I hope my blog entries don't come across as too braggy about how much I love my life. If it makes a difference to any readers who don't know my background, man, have I done my time. Not that I've had the worst life in the world (or even close). Since I've chosen to slap my full name all over this blog and I don't want to hurt or embarrass anyone (myself included), I'll skip the details and just say that there were a few *really rough years* in there and I've survived my share of craziness.

I can honestly say today that I'm grateful for the tough stuff I've waded through in my life. Those times forced me to take a hard look at who I was and who I wanted to become, and helped make me the person I am today, one who's ridiculously grateful for what I've got.

December 27, 2007

I Am the Luckiest

Christmas with the family has given me so many reasons to give thanks:

  1. My sister Mia's condo — Mia moved to my old Des Moines neighborhood the same week I sold my house and moved to Fairfield. That serendipitous timing has been a life-saver. We have keys to the place, leave a crib and diapers for Jack in the guest bedroom, and have taken over a couple drawers in the bathroom vanity, making her place feel like our second home. I have a bed to sleep in if the weather forces me to spend the night after working in Des Moines; I have easy access to my favorite neighborhood coffee shop; and our extended family has a great mid-way gathering spot. We all met here yesterday to celebrate Christmas together, and it was such an easy, comfortable place to gather. Mia is a great host and never seems to mind our treating her place like a bed and breakfast; I don't know if I would be so gracious (okay, I'm almost certain I wouldn't be so gracious...) if family descended on my home that often.


  2. Free babysitting! Last night the sisters and our sweeties went out to a late movie while my parents stayed at Mia's place with Jack and JoEllen, for free of course. I actually think I might be able to get them to pay me for the chance to babysit their favorite pee wees. I'm still trying to figure out how to work that angle.

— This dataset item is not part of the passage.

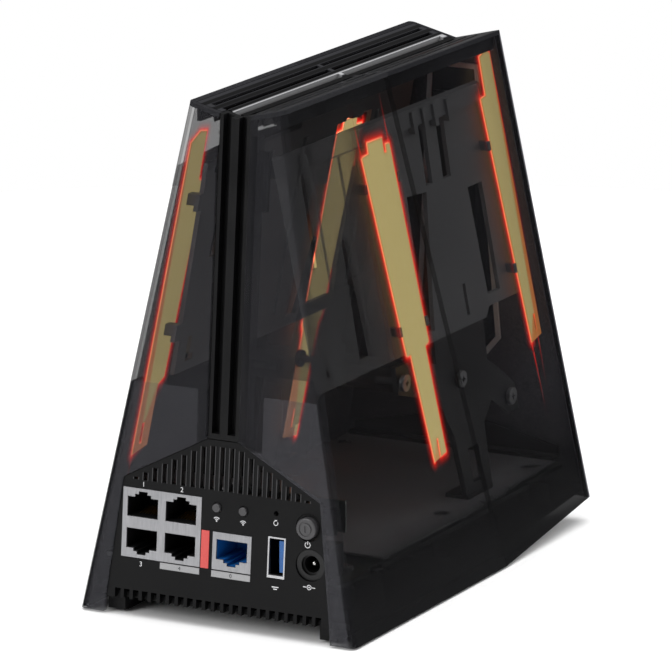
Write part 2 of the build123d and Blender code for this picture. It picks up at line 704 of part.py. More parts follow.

  3. A family that spoils me — Despite pre-determined spending limits (that I stuck to, I might add), my hubby and parents surprised me with an iPod, the kind with enough memory to hold our entire CD collection (and probably the CD collections of everyone who reads this post) and the many audio books and podcasts that are currently floating all over my car. I know most of y'all rang in the millennium with an iPod at your side, and I've been jonesing for one almost that long, but it's the type of luxury I was unlikely to splurge on myself, or even officially put on my Christmas list. Even though we DVR our favorite TV shows (the poor girl's Tivo) and normally fast-forward through commercials, Glen can attest that I make him pause and watch all of the iPod and iPhone commercials with me as I gaze longingly at the screen, at the same time saying, whatever you do, do not get me an iPod for Christmas. No mixed message there! I've been a proponent of minimizing our family's gift giving and trying to make Christmas more about the time spent together than about exchanging big piles of lavish gifts. When Glen asked me if I was going to blog about my iPod, I asked, does that make me seem shallow? Regardless, I'm super excited about my new toy, and touched that my family treated me to such a thoughtful gift.

    Missy_ipod_small   

December 22, 2007

An Offering

My Grandma Jo's funeral is today. Since I won't be there in person, I decided to dedicate my yoga practice to her this morning, an idea I got from some of the yoga blogs I've been reading. It was nice. I thought of Grandma, hoping she's happy, at peace, and in the presence of the many loved ones who went before her. I also sent some love out to my mom and her siblings, my sister Mia who is a very sensitive soul, and everyone else who's either at the funeral today or grieving on their own. It's a small offering, but I hope a little bit of the love I send reaches someone who needs it today.